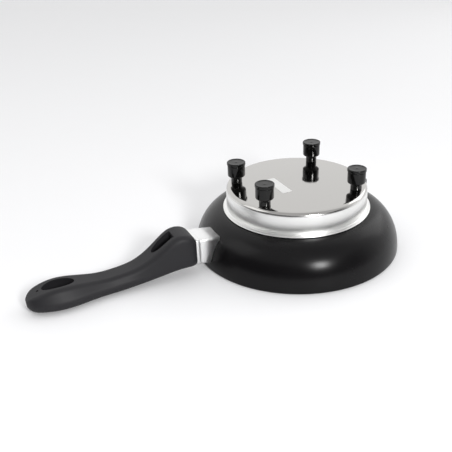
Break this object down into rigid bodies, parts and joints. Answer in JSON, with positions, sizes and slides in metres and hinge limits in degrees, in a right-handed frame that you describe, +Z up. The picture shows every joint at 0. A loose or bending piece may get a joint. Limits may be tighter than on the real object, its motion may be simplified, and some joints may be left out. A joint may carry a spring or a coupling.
{
  "type": "electric frying pan",
  "caption": "Small round electric frying pan stored upside down, with a drawn steel heater base on short feet and a moulded handle on a steel ferrule.",
  "frame": {"origin": "on the pan's axis, in the plane of the rim that it rests on", "axes": "+Z up with the pan upside down as pictured, towards the feet; -X along the handle; +X towards the appliance inlet"},
  "size_m": [0.3679, 0.2, 0.0854],
  "materials": {
    "pan_coating": "satin black coating",
    "polished_steel": "mirror polished steel",
    "label": "plain strip",
    "bright_ferrule": "bright sheet steel",
    "grip_plastic": "matte moulded",
    "foot_plastic": "glossy moulded",
    "inlet_plastic": "moulded",
    "inner_moulding": "heat resistant moulding",
    "screw_steel": "plated steel",
    "sheath_steel": "heat tinted sheath",
    "brass": "plain",
    "ceramic": "unglazed ceramic",
    "reflector": "rolled sheet",
    "cap_aluminium": "drawn",
    "bimetal": "rolled spring strip",
    "silver": "contact silver",
    "lead_sleeve": "glass braid sleeve",
    "lead_sleeve_pale": "glass braid sleeve",
    "lead_sleeve_green": "glass braid sleeve"
  },
  "bodies": {
    "root": {"arm_terminal": "brass", "base_cup": "polished_steel", "base_studs": "screw_steel", "bimetal_disc": "bimetal", "blank_label": "label", "clip_screws": "screw_steel", "contact_terminal": "brass", "earth_lead": "lead_sleeve_green", "earth_pin": "brass", "earth_screw": "screw_steel", "earth_tag": "brass", "element_beads": "ceramic", "element_lead": "lead_sleeve", "element_terminals": "screw_steel", "fixed_contact": "silver", "foot_handle_side_left": "foot_plastic", "foot_handle_side_right": "foot_plastic", "foot_inlet_side_left": "foot_plastic", "foot_inlet_side_right": "foot_plastic", "foot_inserts": "brass", "handle_ferrule": "bright_ferrule", "handle_grip": "grip_plastic", "handle_screw": "screw_steel", "handle_washer": "screw_steel", "heating_element": "sheath_steel", "inlet_body": "inlet_plastic", "inlet_retainer": "screw_steel", "line_lead": "lead_sleeve", "line_pin": "brass", "neutral_lead": "lead_sleeve_pale", "neutral_pin": "brass", "pan_body": "pan_coating", "reflector_plate": "reflector", "reflector_screw": "screw_steel", "switched_lead": "lead_sleeve", "thermal_fuse": "cap_aluminium", "thermostat_body": "inner_moulding", "thermostat_cap": "cap_aluminium", "thermostat_clip": "reflector", "thermostat_guide": "ceramic"},
    "contact_arm": {"contact_arm": "bimetal", "moving_contact": "silver"},
    "thermostat_pin": {"thermostat_pin": "ceramic"}
  },
  "joints": [
    {"name": "arm_lift", "type": "hinge", "parent": "root", "child": "contact_arm", "pos_m": [0.0056, -0.022, 0.054], "axis": [0, 1, 0], "range_deg": [0, 4.1]},
    {"name": "pin_travel", "type": "slide", "parent": "root", "child": "thermostat_pin", "axis": [0, 0, 1], "range_m": [0, 0.00038]}
  ],
  "couplings": [
    {"joint": "arm_lift", "follows": "pin_travel", "rad_per_m": 185}
  ]
}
__________________________________________________
**Exercise task:** Output the data above exactly, please, line for line.

**The output:**
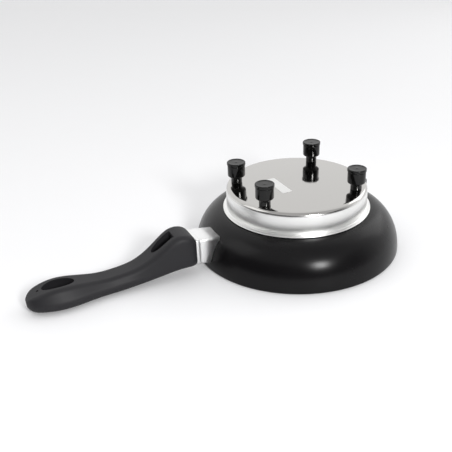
Break this object down into rigid bodies, parts and joints. Answer in JSON, with positions, sizes and slides in metres and hinge limits in degrees, in a right-handed frame that you describe, +Z up. The picture shows every joint at 0. A loose or bending piece may get a joint. Limits may be tighter than on the real object, its motion may be simplified, and some joints may be left out. A joint may carry a spring or a coupling.
{
  "type": "electric frying pan",
  "caption": "Small round electric frying pan stored upside down, with a drawn steel heater base on short feet and a moulded handle on a steel ferrule.",
  "frame": {"origin": "on the pan's axis, in the plane of the rim that it rests on", "axes": "+Z up with the pan upside down as pictured, towards the feet; -X along the handle; +X towards the appliance inlet"},
  "size_m": [0.3679, 0.2, 0.0854],
  "materials": {
    "pan_coating": "satin black coating",
    "polished_steel": "mirror polished steel",
    "label": "plain strip",
    "bright_ferrule": "bright sheet steel",
    "grip_plastic": "matte moulded",
    "foot_plastic": "glossy moulded",
    "inlet_plastic": "moulded",
    "inner_moulding": "heat resistant moulding",
    "screw_steel": "plated steel",
    "sheath_steel": "heat tinted sheath",
    "brass": "plain",
    "ceramic": "unglazed ceramic",
    "reflector": "rolled sheet",
    "cap_aluminium": "drawn",
    "bimetal": "rolled spring strip",
    "silver": "contact silver",
    "lead_sleeve": "glass braid sleeve",
    "lead_sleeve_pale": "glass braid sleeve",
    "lead_sleeve_green": "glass braid sleeve"
  },
  "bodies": {
    "root": {"arm_terminal": "brass", "base_cup": "polished_steel", "base_studs": "screw_steel", "bimetal_disc": "bimetal", "blank_label": "label", "clip_screws": "screw_steel", "contact_terminal": "brass", "earth_lead": "lead_sleeve_green", "earth_pin": "brass", "earth_screw": "screw_steel", "earth_tag": "brass", "element_beads": "ceramic", "element_lead": "lead_sleeve", "element_terminals": "screw_steel", "fixed_contact": "silver", "foot_handle_side_left": "foot_plastic", "foot_handle_side_right": "foot_plastic", "foot_inlet_side_left": "foot_plastic", "foot_inlet_side_right": "foot_plastic", "foot_inserts": "brass", "handle_ferrule": "bright_ferrule", "handle_grip": "grip_plastic", "handle_screw": "screw_steel", "handle_washer": "screw_steel", "heating_element": "sheath_steel", "inlet_body": "inlet_plastic", "inlet_retainer": "screw_steel", "line_lead": "lead_sleeve", "line_pin": "brass", "neutral_lead": "lead_sleeve_pale", "neutral_pin": "brass", "pan_body": "pan_coating", "reflector_plate": "reflector", "reflector_screw": "screw_steel", "switched_lead": "lead_sleeve", "thermal_fuse": "cap_aluminium", "thermostat_body": "inner_moulding", "thermostat_cap": "cap_aluminium", "thermostat_clip": "reflector", "thermostat_guide": "ceramic"},
    "contact_arm": {"contact_arm": "bimetal", "moving_contact": "silver"},
    "thermostat_pin": {"thermostat_pin": "ceramic"}
  },
  "joints": [
    {"name": "arm_lift", "type": "hinge", "parent": "root", "child": "contact_arm", "pos_m": [0.0056, -0.022, 0.054], "axis": [0, 1, 0], "range_deg": [0, 4.1]},
    {"name": "pin_travel", "type": "slide", "parent": "root", "child": "thermostat_pin", "axis": [0, 0, 1], "range_m": [0, 0.00038]}
  ],
  "couplings": [
    {"joint": "arm_lift", "follows": "pin_travel", "rad_per_m": 185}
  ]
}